**Task objective:**
Read the data and repeat all of it exactly.

[begin Dataset extract]

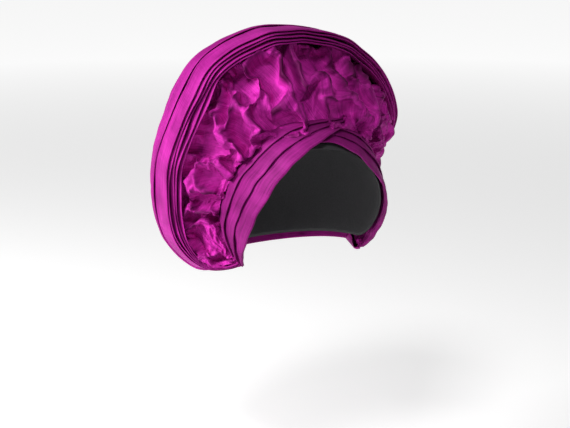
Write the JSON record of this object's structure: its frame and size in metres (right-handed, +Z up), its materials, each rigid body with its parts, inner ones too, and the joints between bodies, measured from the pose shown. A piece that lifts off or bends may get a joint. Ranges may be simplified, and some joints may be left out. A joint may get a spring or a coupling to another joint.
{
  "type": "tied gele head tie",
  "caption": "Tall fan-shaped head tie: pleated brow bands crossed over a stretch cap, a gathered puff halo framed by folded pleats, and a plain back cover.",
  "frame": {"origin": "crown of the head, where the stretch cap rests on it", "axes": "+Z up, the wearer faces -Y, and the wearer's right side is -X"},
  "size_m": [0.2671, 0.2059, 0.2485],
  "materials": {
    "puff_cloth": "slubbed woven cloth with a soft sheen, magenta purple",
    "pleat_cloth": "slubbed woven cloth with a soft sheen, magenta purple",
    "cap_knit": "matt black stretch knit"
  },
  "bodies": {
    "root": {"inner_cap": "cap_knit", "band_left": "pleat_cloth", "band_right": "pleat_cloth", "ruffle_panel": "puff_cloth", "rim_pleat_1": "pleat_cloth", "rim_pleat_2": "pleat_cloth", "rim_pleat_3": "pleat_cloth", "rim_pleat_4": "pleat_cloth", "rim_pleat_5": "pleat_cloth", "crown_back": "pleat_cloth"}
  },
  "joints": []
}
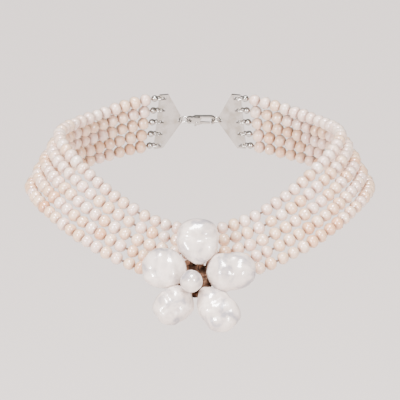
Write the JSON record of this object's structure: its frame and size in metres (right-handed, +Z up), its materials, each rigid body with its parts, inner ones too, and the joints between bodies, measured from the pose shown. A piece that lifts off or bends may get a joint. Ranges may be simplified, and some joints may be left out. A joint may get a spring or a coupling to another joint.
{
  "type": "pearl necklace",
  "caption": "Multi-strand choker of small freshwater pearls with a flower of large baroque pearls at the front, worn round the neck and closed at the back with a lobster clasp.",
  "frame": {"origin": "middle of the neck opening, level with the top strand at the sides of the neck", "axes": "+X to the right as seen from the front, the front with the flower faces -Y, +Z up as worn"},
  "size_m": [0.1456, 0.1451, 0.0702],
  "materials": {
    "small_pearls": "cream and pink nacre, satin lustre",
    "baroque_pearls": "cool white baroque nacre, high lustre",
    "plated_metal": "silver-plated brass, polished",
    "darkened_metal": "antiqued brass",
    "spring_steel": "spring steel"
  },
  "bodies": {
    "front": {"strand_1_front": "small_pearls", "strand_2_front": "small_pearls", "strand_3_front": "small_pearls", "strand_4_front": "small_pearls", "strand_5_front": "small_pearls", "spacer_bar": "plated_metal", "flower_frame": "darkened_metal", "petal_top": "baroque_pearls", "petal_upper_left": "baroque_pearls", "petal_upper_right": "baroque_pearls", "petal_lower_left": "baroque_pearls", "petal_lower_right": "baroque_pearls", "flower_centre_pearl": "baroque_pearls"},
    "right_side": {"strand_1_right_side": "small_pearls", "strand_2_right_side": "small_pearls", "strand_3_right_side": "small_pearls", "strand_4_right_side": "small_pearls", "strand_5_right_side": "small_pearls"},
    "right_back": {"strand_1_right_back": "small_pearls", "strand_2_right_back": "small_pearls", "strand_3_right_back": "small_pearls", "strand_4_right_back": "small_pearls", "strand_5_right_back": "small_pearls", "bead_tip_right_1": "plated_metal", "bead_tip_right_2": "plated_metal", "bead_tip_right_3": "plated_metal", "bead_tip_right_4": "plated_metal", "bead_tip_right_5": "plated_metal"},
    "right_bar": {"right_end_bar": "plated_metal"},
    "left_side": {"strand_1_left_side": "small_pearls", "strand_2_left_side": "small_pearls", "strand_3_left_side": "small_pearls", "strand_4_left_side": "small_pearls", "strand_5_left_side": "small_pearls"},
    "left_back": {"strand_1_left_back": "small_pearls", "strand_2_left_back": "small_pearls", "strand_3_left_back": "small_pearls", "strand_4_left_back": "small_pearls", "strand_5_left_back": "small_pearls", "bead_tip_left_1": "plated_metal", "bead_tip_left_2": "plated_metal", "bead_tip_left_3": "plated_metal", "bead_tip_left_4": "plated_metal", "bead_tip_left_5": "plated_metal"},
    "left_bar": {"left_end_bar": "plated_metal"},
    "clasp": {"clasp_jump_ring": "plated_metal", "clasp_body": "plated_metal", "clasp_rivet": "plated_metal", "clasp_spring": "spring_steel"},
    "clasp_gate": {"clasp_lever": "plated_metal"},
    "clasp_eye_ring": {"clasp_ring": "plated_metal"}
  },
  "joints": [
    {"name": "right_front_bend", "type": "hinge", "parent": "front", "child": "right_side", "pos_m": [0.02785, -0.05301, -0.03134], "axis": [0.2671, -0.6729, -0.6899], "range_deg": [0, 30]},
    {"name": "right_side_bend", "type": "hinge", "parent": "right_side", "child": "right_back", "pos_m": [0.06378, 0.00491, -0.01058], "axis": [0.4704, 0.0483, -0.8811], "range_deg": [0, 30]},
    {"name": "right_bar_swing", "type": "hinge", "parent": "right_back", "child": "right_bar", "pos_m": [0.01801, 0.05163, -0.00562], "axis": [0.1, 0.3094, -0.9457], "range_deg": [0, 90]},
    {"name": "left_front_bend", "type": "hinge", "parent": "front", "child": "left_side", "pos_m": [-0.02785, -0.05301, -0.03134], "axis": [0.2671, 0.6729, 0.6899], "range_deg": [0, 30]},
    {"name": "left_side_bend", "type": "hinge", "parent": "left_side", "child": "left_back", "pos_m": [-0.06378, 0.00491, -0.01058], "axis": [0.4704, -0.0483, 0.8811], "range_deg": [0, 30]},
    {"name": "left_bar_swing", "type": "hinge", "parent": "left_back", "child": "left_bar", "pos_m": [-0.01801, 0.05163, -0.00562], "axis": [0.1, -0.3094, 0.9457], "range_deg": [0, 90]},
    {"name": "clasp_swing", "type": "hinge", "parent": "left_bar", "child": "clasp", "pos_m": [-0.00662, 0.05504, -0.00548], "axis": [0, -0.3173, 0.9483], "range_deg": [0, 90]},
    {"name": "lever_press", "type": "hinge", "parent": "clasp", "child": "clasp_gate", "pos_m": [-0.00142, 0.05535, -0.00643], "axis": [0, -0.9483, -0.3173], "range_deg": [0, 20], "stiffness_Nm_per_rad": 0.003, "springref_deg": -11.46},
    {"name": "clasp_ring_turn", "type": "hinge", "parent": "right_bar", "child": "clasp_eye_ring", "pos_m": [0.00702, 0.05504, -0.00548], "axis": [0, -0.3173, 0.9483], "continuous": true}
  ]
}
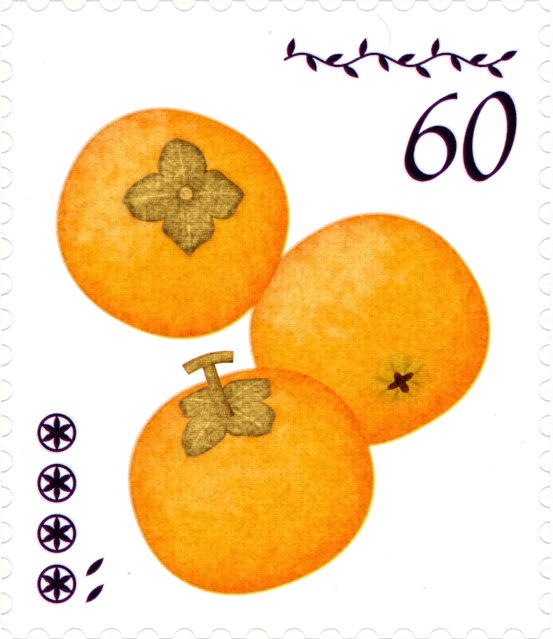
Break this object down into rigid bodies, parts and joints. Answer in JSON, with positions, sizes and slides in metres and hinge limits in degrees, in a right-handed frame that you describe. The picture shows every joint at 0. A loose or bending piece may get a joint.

[end Dataset extract]

**Expected output:**
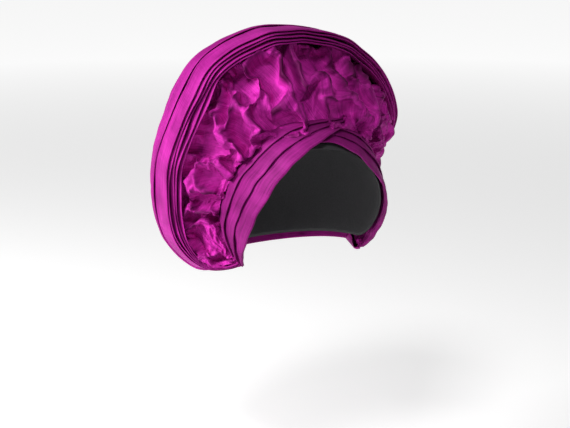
Write the JSON record of this object's structure: its frame and size in metres (right-handed, +Z up), its materials, each rigid body with its parts, inner ones too, and the joints between bodies, measured from the pose shown. A piece that lifts off or bends may get a joint. Ranges may be simplified, and some joints may be left out. A joint may get a spring or a coupling to another joint.
{
  "type": "tied gele head tie",
  "caption": "Tall fan-shaped head tie: pleated brow bands crossed over a stretch cap, a gathered puff halo framed by folded pleats, and a plain back cover.",
  "frame": {"origin": "crown of the head, where the stretch cap rests on it", "axes": "+Z up, the wearer faces -Y, and the wearer's right side is -X"},
  "size_m": [0.2671, 0.2059, 0.2485],
  "materials": {
    "puff_cloth": "slubbed woven cloth with a soft sheen, magenta purple",
    "pleat_cloth": "slubbed woven cloth with a soft sheen, magenta purple",
    "cap_knit": "matt black stretch knit"
  },
  "bodies": {
    "root": {"inner_cap": "cap_knit", "band_left": "pleat_cloth", "band_right": "pleat_cloth", "ruffle_panel": "puff_cloth", "rim_pleat_1": "pleat_cloth", "rim_pleat_2": "pleat_cloth", "rim_pleat_3": "pleat_cloth", "rim_pleat_4": "pleat_cloth", "rim_pleat_5": "pleat_cloth", "crown_back": "pleat_cloth"}
  },
  "joints": []
}
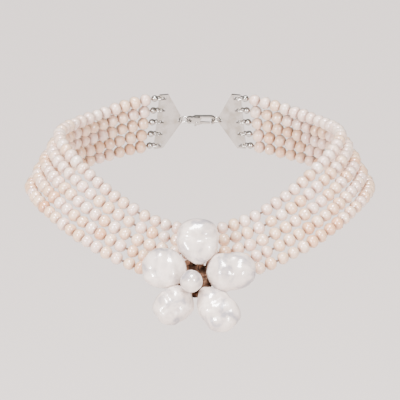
Write the JSON record of this object's structure: its frame and size in metres (right-handed, +Z up), its materials, each rigid body with its parts, inner ones too, and the joints between bodies, measured from the pose shown. A piece that lifts off or bends may get a joint. Ranges may be simplified, and some joints may be left out. A joint may get a spring or a coupling to another joint.
{
  "type": "pearl necklace",
  "caption": "Multi-strand choker of small freshwater pearls with a flower of large baroque pearls at the front, worn round the neck and closed at the back with a lobster clasp.",
  "frame": {"origin": "middle of the neck opening, level with the top strand at the sides of the neck", "axes": "+X to the right as seen from the front, the front with the flower faces -Y, +Z up as worn"},
  "size_m": [0.1456, 0.1451, 0.0702],
  "materials": {
    "small_pearls": "cream and pink nacre, satin lustre",
    "baroque_pearls": "cool white baroque nacre, high lustre",
    "plated_metal": "silver-plated brass, polished",
    "darkened_metal": "antiqued brass",
    "spring_steel": "spring steel"
  },
  "bodies": {
    "front": {"strand_1_front": "small_pearls", "strand_2_front": "small_pearls", "strand_3_front": "small_pearls", "strand_4_front": "small_pearls", "strand_5_front": "small_pearls", "spacer_bar": "plated_metal", "flower_frame": "darkened_metal", "petal_top": "baroque_pearls", "petal_upper_left": "baroque_pearls", "petal_upper_right": "baroque_pearls", "petal_lower_left": "baroque_pearls", "petal_lower_right": "baroque_pearls", "flower_centre_pearl": "baroque_pearls"},
    "right_side": {"strand_1_right_side": "small_pearls", "strand_2_right_side": "small_pearls", "strand_3_right_side": "small_pearls", "strand_4_right_side": "small_pearls", "strand_5_right_side": "small_pearls"},
    "right_back": {"strand_1_right_back": "small_pearls", "strand_2_right_back": "small_pearls", "strand_3_right_back": "small_pearls", "strand_4_right_back": "small_pearls", "strand_5_right_back": "small_pearls", "bead_tip_right_1": "plated_metal", "bead_tip_right_2": "plated_metal", "bead_tip_right_3": "plated_metal", "bead_tip_right_4": "plated_metal", "bead_tip_right_5": "plated_metal"},
    "right_bar": {"right_end_bar": "plated_metal"},
    "left_side": {"strand_1_left_side": "small_pearls", "strand_2_left_side": "small_pearls", "strand_3_left_side": "small_pearls", "strand_4_left_side": "small_pearls", "strand_5_left_side": "small_pearls"},
    "left_back": {"strand_1_left_back": "small_pearls", "strand_2_left_back": "small_pearls", "strand_3_left_back": "small_pearls", "strand_4_left_back": "small_pearls", "strand_5_left_back": "small_pearls", "bead_tip_left_1": "plated_metal", "bead_tip_left_2": "plated_metal", "bead_tip_left_3": "plated_metal", "bead_tip_left_4": "plated_metal", "bead_tip_left_5": "plated_metal"},
    "left_bar": {"left_end_bar": "plated_metal"},
    "clasp": {"clasp_jump_ring": "plated_metal", "clasp_body": "plated_metal", "clasp_rivet": "plated_metal", "clasp_spring": "spring_steel"},
    "clasp_gate": {"clasp_lever": "plated_metal"},
    "clasp_eye_ring": {"clasp_ring": "plated_metal"}
  },
  "joints": [
    {"name": "right_front_bend", "type": "hinge", "parent": "front", "child": "right_side", "pos_m": [0.02785, -0.05301, -0.03134], "axis": [0.2671, -0.6729, -0.6899], "range_deg": [0, 30]},
    {"name": "right_side_bend", "type": "hinge", "parent": "right_side", "child": "right_back", "pos_m": [0.06378, 0.00491, -0.01058], "axis": [0.4704, 0.0483, -0.8811], "range_deg": [0, 30]},
    {"name": "right_bar_swing", "type": "hinge", "parent": "right_back", "child": "right_bar", "pos_m": [0.01801, 0.05163, -0.00562], "axis": [0.1, 0.3094, -0.9457], "range_deg": [0, 90]},
    {"name": "left_front_bend", "type": "hinge", "parent": "front", "child": "left_side", "pos_m": [-0.02785, -0.05301, -0.03134], "axis": [0.2671, 0.6729, 0.6899], "range_deg": [0, 30]},
    {"name": "left_side_bend", "type": "hinge", "parent": "left_side", "child": "left_back", "pos_m": [-0.06378, 0.00491, -0.01058], "axis": [0.4704, -0.0483, 0.8811], "range_deg": [0, 30]},
    {"name": "left_bar_swing", "type": "hinge", "parent": "left_back", "child": "left_bar", "pos_m": [-0.01801, 0.05163, -0.00562], "axis": [0.1, -0.3094, 0.9457], "range_deg": [0, 90]},
    {"name": "clasp_swing", "type": "hinge", "parent": "left_bar", "child": "clasp", "pos_m": [-0.00662, 0.05504, -0.00548], "axis": [0, -0.3173, 0.9483], "range_deg": [0, 90]},
    {"name": "lever_press", "type": "hinge", "parent": "clasp", "child": "clasp_gate", "pos_m": [-0.00142, 0.05535, -0.00643], "axis": [0, -0.9483, -0.3173], "range_deg": [0, 20], "stiffness_Nm_per_rad": 0.003, "springref_deg": -11.46},
    {"name": "clasp_ring_turn", "type": "hinge", "parent": "right_bar", "child": "clasp_eye_ring", "pos_m": [0.00702, 0.05504, -0.00548], "axis": [0, -0.3173, 0.9483], "continuous": true}
  ]
}
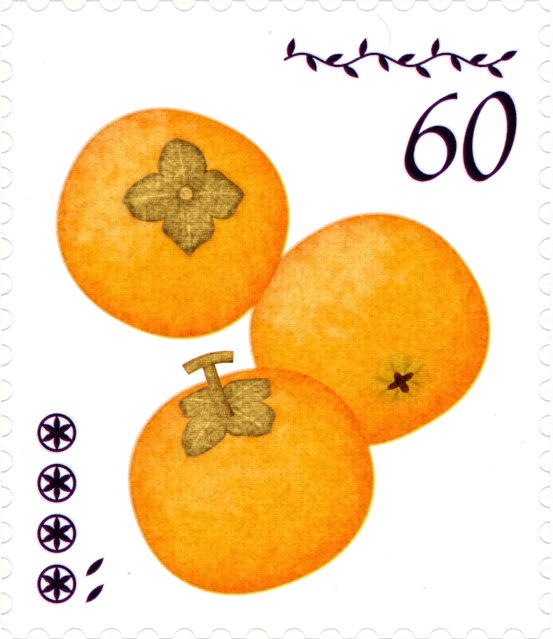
Break this object down into rigid bodies, parts and joints. Answer in JSON, with positions, sizes and slides in metres and hinge limits in degrees, in a right-handed frame that you describe. The picture shows every joint at 0. A loose or bending piece may get a joint.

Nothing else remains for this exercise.